If I come across a post on Twitter about people not understanding that the Olympics have a 3000 year history because ‘it’s only 2012, how can it be 3000 years’ or when you hear that in Greece people think a complex global economic crisis can be solved by beating up poor immigrants… you have to worry.
This seems to happen not just for the things described above. But also for the arts. Recently a study apparently came to the conclusion that music is dumbing down in a way you can actually scientifically measure it.
It seems there was only a short period of time when information & knowledge became available in a way it was neither to easy to consume nor to hard or far removed from us regular folk that it would challenge you to think.
I am probably jumping to conclusions. And no doubt it probably would not work. But I think it would be a wonderful thing if the arts, and especially music, would challenge people to think more. And I mean popular music, not the more obscure artists.
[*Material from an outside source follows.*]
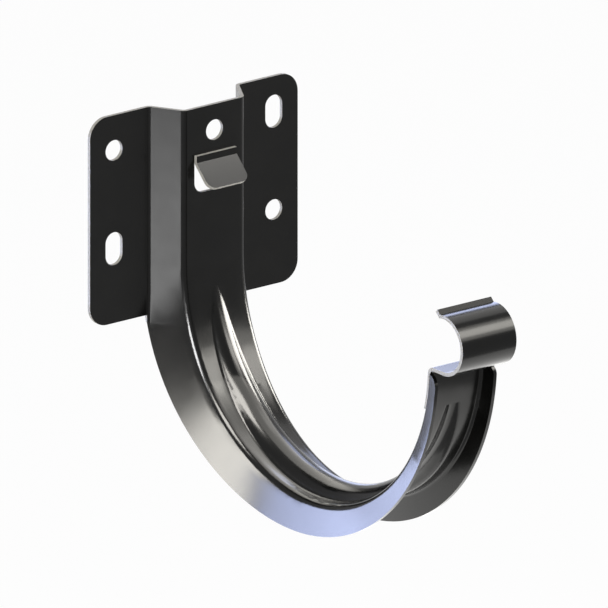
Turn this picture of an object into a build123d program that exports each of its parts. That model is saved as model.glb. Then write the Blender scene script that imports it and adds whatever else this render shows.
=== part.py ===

The arts, in my eyes at least, would be a perfect bridge between way too complicated (philosophy and real science) and too easy (technology and software).
If in the 60ties people where able to appreciate popular music with challenging themes and or more complicated structures, while half of them where even on drugs, why can’t people today?
As I said, it probably is an over simplified idea. One you can shoot holes the size of an elephant in. But it would just be nice if, for example, music could challenge people to think about the state of the world, politics and others instead of just singing ‘baby baby’.